Martin Charnin: I thought about the talented lyricist and director the other day when listening to West Side Story. When I got to "Gee, Officer Krupke," a number in which Charnin sang (he played Big Deal), I noticed that the lyrics contained two words that would be very important to his future: "leapin' lizards." That's the expression for which Little Orphan Annie became famous. Do you think it planted a seed in Charnin's head that grew into the mighty Annie? Which brings me to:

Thomas Meehan: Wasn't it bright of Annie's librettist to put "leapin' lizards" late in the show, when we're hungry to hear it? If he'd put it in one of Annie's first speeches, as a less gifted writer would have done, we'd groan.
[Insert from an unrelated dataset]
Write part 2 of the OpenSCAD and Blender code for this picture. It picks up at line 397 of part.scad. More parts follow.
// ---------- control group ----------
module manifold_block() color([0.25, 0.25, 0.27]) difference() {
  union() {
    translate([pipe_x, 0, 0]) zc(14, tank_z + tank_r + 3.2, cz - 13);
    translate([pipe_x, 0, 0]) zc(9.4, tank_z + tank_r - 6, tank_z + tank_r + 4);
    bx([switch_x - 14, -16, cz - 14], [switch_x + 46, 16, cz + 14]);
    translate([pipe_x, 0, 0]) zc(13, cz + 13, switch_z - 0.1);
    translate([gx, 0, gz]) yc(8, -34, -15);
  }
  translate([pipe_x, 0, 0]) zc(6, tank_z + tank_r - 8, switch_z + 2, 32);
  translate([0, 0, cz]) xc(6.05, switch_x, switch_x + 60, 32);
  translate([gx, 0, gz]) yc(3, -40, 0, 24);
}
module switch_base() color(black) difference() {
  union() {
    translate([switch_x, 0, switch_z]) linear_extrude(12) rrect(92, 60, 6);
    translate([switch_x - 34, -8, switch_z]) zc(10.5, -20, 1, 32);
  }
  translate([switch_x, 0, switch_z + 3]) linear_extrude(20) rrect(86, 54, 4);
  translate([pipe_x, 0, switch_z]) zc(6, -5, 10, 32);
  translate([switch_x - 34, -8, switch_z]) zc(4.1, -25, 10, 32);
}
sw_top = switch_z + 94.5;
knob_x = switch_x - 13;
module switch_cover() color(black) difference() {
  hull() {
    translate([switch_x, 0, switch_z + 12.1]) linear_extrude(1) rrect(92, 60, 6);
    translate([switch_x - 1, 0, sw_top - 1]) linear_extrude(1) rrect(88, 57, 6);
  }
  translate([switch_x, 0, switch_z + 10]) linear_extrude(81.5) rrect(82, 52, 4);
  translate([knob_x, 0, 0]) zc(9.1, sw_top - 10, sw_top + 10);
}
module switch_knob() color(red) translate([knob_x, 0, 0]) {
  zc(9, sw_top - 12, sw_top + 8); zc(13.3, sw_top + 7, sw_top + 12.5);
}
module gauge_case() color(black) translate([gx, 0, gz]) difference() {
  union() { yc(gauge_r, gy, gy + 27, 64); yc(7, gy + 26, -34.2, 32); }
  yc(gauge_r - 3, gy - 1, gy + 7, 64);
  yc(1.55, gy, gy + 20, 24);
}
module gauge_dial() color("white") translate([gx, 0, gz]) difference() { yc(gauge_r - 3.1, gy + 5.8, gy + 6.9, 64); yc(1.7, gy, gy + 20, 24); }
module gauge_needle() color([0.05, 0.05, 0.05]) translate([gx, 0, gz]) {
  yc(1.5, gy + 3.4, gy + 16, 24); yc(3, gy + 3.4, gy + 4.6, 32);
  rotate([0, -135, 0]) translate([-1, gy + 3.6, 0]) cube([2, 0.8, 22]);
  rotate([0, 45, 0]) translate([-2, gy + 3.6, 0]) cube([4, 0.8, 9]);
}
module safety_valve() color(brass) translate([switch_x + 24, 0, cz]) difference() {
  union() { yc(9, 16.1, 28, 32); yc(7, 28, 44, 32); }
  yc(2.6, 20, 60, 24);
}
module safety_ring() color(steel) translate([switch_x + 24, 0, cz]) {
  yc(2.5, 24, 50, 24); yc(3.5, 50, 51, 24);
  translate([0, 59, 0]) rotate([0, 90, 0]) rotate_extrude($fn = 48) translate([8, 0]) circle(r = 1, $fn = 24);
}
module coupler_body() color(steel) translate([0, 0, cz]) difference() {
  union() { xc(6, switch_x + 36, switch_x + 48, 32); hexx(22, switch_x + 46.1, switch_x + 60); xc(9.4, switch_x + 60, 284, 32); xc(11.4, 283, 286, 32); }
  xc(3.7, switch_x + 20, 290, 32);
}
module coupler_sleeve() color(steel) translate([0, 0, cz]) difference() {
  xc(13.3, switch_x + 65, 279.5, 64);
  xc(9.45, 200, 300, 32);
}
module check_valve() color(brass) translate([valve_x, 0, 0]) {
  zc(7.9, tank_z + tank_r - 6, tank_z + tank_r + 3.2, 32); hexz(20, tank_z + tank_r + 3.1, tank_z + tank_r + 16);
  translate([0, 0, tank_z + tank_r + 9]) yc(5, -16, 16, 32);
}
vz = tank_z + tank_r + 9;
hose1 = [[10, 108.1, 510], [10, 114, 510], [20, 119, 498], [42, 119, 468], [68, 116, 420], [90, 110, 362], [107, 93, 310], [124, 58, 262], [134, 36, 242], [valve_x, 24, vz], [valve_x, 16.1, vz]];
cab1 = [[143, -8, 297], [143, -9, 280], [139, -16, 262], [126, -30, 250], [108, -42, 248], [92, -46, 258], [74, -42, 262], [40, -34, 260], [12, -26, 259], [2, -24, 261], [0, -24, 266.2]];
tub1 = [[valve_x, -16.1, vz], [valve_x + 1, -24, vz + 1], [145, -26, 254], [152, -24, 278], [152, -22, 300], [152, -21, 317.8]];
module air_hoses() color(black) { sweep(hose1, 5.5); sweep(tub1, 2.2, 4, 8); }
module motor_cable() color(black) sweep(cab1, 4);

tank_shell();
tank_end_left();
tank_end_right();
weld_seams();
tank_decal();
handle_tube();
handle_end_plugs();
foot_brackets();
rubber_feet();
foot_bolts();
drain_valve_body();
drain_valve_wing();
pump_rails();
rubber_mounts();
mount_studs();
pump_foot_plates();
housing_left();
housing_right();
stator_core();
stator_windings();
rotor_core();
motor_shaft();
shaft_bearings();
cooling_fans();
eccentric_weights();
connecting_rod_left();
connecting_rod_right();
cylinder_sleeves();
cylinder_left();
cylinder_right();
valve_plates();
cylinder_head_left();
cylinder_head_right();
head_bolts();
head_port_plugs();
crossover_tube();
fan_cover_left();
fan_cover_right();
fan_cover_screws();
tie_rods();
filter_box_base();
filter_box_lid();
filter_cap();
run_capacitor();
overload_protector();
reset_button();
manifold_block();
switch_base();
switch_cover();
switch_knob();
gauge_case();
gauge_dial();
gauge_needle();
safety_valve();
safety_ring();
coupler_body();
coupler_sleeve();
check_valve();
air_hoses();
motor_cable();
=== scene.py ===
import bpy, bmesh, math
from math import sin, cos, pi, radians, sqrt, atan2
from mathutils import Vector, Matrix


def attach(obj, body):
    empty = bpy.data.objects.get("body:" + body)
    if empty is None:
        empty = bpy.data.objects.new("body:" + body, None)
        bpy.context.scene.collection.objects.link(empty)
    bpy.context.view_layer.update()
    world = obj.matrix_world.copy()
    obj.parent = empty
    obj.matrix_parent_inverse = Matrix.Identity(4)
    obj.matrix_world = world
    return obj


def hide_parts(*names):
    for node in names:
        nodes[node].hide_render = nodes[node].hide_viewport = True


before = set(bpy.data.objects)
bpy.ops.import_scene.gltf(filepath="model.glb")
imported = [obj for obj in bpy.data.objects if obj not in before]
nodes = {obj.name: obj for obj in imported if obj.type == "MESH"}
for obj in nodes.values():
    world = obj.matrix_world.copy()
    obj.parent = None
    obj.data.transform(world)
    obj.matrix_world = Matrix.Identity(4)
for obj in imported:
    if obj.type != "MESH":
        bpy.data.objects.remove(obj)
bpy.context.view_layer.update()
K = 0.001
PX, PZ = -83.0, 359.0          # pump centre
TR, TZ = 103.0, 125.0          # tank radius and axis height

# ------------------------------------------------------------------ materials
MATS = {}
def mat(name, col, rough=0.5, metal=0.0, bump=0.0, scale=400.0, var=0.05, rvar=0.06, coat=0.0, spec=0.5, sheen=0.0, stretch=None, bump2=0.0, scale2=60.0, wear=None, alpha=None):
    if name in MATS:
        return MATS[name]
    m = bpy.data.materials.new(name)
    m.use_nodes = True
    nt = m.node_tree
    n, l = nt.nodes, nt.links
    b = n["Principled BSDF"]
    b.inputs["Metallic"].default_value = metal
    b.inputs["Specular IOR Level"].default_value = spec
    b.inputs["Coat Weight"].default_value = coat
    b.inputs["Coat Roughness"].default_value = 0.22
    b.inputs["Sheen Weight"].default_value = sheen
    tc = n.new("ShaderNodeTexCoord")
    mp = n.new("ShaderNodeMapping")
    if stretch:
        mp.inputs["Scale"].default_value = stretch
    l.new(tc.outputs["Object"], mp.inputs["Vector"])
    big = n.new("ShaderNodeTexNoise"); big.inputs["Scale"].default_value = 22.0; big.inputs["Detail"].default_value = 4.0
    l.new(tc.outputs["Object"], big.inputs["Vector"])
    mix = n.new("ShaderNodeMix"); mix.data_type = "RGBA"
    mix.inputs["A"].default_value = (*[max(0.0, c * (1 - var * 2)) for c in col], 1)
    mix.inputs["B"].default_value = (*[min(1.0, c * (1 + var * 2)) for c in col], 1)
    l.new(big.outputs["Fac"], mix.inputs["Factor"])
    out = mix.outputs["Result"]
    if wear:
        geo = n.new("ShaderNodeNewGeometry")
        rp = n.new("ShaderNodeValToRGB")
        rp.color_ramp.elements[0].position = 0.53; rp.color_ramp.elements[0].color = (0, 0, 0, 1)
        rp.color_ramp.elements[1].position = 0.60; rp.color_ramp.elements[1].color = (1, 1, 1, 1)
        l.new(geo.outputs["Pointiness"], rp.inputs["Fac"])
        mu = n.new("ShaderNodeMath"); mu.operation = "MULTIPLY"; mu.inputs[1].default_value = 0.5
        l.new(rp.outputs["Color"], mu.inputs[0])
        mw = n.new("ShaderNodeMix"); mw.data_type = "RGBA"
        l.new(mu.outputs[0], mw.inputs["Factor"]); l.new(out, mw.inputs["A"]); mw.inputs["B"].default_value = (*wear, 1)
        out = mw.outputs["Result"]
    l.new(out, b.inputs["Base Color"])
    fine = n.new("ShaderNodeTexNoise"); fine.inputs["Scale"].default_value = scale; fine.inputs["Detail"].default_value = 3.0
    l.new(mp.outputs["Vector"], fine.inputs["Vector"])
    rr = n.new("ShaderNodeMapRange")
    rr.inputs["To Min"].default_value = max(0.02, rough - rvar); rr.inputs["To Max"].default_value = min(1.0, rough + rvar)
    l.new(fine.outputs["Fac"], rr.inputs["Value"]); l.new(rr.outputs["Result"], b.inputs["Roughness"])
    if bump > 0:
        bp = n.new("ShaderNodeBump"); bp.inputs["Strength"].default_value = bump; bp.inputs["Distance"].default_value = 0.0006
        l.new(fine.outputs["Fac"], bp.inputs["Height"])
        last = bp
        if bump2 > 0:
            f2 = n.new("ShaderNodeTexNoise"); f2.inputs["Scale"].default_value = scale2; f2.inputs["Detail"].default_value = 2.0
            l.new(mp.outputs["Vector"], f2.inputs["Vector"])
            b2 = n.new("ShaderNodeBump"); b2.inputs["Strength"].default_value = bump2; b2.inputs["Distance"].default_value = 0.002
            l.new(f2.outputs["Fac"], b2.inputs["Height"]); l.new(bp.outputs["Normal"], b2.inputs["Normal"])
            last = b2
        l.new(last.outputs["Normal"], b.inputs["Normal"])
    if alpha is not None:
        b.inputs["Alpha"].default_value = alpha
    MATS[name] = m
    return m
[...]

Tom Aldredge: I had a nice stroll with him down Memory Lane while he was on a break from rehearsals for 2 Lives, the Arthur Laurents' play at the George Street Playhouse in New Brunswick. Aldredge told me that when he played Emory in The Boys in the Band in London, "Princess Margaret had a row reserved and came once a week." He was also the Jester in Rex, the Rodgers-Harnick musical about Henry VIII, and he still seemed shell-shocked nearly 30 years later when remembering the day that management gave him a new song to be put into the show for the following performance. "The curtain rose," he told me, "and there I was singing, 'You think I was King Henry? I'm only Henry's fool. And when, if ever, have fools be known to rule?' They cut it the next night -- and, boy, was I glad."
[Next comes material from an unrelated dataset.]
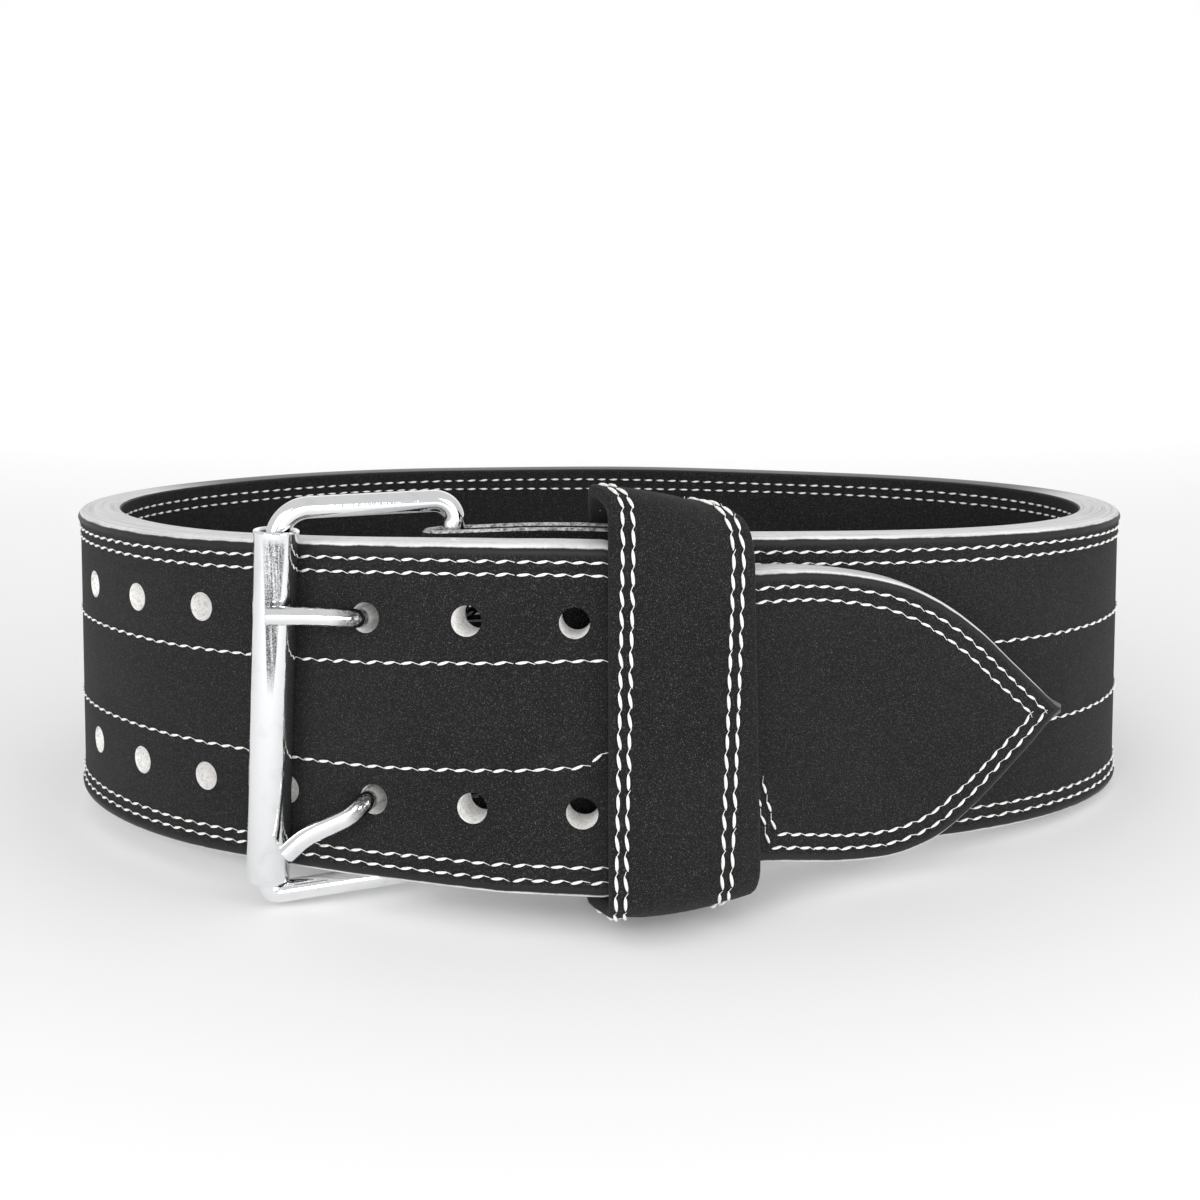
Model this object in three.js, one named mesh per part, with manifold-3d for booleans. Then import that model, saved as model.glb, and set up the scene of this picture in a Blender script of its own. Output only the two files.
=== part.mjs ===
// A weightlifting belt: one thick leather strap, closed by a double prong roller buckle
// and a wide leather keeper. It is fastened and stands on its lower edge.
// Millimetres, +Z up, the front with the buckle towards -Y.
import * as THREE from "three";
import { mergeVertices } from "three/addons/utils/BufferGeometryUtils.js";
import Module from "manifold-3d";

const wasm = await Module();
wasm.setup();

// Strap
const strapWidth = 100;
const strapThickness = 13;
const rimFlare = 1.8; // how far the rim's outer corner stands proud of the face
const rimHeight = 6; // height of the flared band along each rim
const rimBevel = 1.6;
const tailLap = 22; // how far the folded leather laps over the skived end
const skiveRamp = 6; // length over which the strap comes up to its full thickness
const clearance = 0.3; // between pieces that touch

// Loop, seen from above, and how it stands
const loopReach = 180; // from the middle of the loop to the strap's middle at the sides
// Bearing in degrees from +X, middle line's radius as a share of loopReach, rise of the
// strap's middle as a share of strapWidth, and lean of the wall, inwards over its height
const loopTable = [
  [-180, 1.004, 0.002, 0.02],
  [-157.5, 0.842, -0.002, 0],
  [-135, 0.674, 0.012, 0.005],
  [-112.5, 0.526, 0.027, 0.04],
  [-90, 0.486, 0.024, 0.1],
  [-67.5, 0.495, 0.012, 0.06],
  [-45, 0.552, -0.001, 0.01],
  [-22.5, 0.735, -0.016, -0.02],
  [0, 0.999, -0.023, 0.01],
  [22.5, 1.069, -0.018, 0.015],
  [45, 0.946, -0.013, 0],
  [67.5, 0.813, -0.003, 0],
  [90, 0.767, 0.005, 0],
  [112.5, 0.796, 0.006, 0],
  [135, 0.902, 0.006, 0],
  [157.5, 0.998, 0.004, 0.01],
];

// Tongue, which climbs over the buckle's bar and settles on the strap under it
const tongueLength = 205.3; // from the bar to the tip
const climbFrom = 214; // bearings between which the strap climbs over the bar
const climbTo = 256;
const settleFrom = 276; // bearings between which it comes down on the strap
const settleTo = 318;
// Distance from the tip and half width as shares of strapWidth, and drop of its middle
const tongueTable = [
  [0, 0.016, -0.077],
  [0.03, 0.033, -0.077],
  [0.09, 0.084, -0.079],
  [0.21, 0.182, -0.079],
  [0.34, 0.289, -0.076],
  [0.47, 0.374, -0.073],
  [0.6, 0.424, -0.062],
  [0.8, 0.449, -0.043],
  [1, 0.443, -0.021],
  [1.15, 0.432, -0.008],
  [1.3, 0.445, 0],
  [1.58, 0.5, 0],
];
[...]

Aldredge also shared an interesting story about Into the Woods: "Originally, the Narrator was supposed to have been the baby of the Baker and his Wife, and was telling his life story." His favorite co-star? "Liz Taylor in The Little Foxes. I adore her, and I won't allow anyone to say a bad word about her. She was a delight -- hard-working, honest, and generous. Because she played Regina and I was her husband Horace, I always say that I was one of Liz Taylor's husbands." He also did two plays by Tennessee Williams, though they weren't among the playwright's most illustrious: Slapstick Tragedy in 1965 and Vieux Carre in 1977. Of the former, he says, "I didn't add a word but I did add a harrumph to a line. Tennessee came right up to me afterwards and said, 'Don't do that.' On reflection, he was right; I was interrupting the meter of his line.
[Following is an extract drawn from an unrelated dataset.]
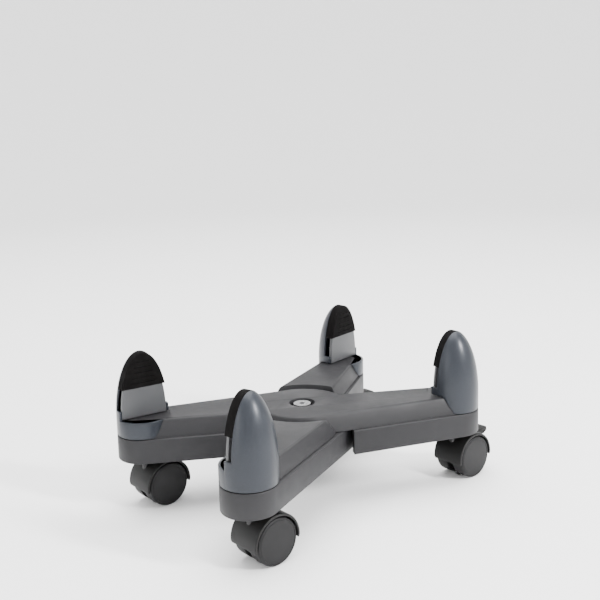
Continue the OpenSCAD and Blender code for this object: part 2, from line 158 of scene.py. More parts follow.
def arc(centre, radius, start, end, steps):
    """Points on an arc, from one angle to another."""
    return [
        (
            centre[0] + radius * math.cos(start + (end - start) * i / steps),
            centre[1] + radius * math.sin(start + (end - start) * i / steps),
        )
        for i in range(steps + 1)
    ]


def circle(centre, radius, steps=64):
    return arc(centre, radius, 0, 2 * math.pi * (1 - 1 / steps), steps - 1)


def revolve(name, profile, steps=96):
    """A solid turned around Z from a closed outline of (radius, height)."""
    rings = []
    for radius, z in profile:
        rings.append([(x, y, z) for x, y in circle((0, 0), radius, steps)])
    return skin(name, rings, looped=True)


def prism(name, outline, low, high):
    return skin(name, [[(x, y, z) for x, y in outline] for z in (low, high)])


def block(name, low, high):
    outline = [(low[0], low[1]), (high[0], low[1]), (high[0], high[1]), (low[0], high[1])]
    return prism(name, outline, low[2], high[2])


def rod(name, radius, start, end, steps=48):
    """A cylinder between two points."""
    start, end = Vector(start), Vector(end)
    turn = (end - start).to_track_quat("Z", "Y")
    rings = []
    for place in (start, end):
        rings.append([place + turn @ Vector((x, y, 0)) for x, y in circle((0, 0), radius, steps)])
    return skin(name, rings)


def move(obj, matrix):
    """Moves an object's mesh, and keeps its faces outward if the move mirrors it."""
    obj.data.transform(matrix)
    if matrix.determinant() < 0:
        obj.data.flip_normals()
    return obj


def settle(obj):
    """Applies an object's modifiers."""
    graph = bpy.context.evaluated_depsgraph_get()
    old = obj.data
    obj.data = bpy.data.meshes.new_from_object(obj.evaluated_get(graph), depsgraph=graph)
    obj.data.name = obj.name
    obj.modifiers.clear()
    bpy.data.meshes.remove(old)
    return obj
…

"I've been blessed," says Aldredge, "and one of the blessings has been that I've never became a star. I've had a certain anonymity which I've treasured. In fact, in On Golden Pond, I had an elaborate hairpiece that I'd take off before I went out the stage door. People would be waiting there to meet the man who played Norman Thayer, and sometimes I'd just stand out there with them." (Why was he so unrecognizable? Aldredge was only 49 years old when he played the near-octogenarian Norman.)

Tommy Tune: It struck me recently that there must be many younger theatergoers who have no real idea who this man is, for his last Broadway hit was Grand Hotel, nearly 15 years ago. They certainly don't know him as the actor-singer-dancer who brightened Seesaw in 1973 and My One and Only in 1983.

Tune's brilliant staging of Grand Hotel remains one of the greatest accomplishments I've seen in four-plus decades of theatergoing. His work on The Will Rogers Follies was also impressive, but until that videotape made in Japan becomes available in America, young people won't get a sense of what Tune can do. Maybe they will if he returns as star, director, and choreographer of Dr. Dolittle, as has been rumored. I'm already savoring the cast album with Tune's takes on the Leslie Bricusse songs, written in 1967, when the composer-lyricist was doing wonderful work. I'm hoping for the best, though my buddy Barry Kleinbort has a good point in saying, "When people think of Dr. Dolittle today, they don't summon up memories of the film on which this show is based; they assume it's a musical version of those Eddie Murphy movies."

Hmm. While I've been thinking about Rosie O'Donnell, Harold Pinter, Martin Charnin, Tom Meehan, Tom Aldredge, and Tommy Tune, I haven't thought of Eddie Murphy at all!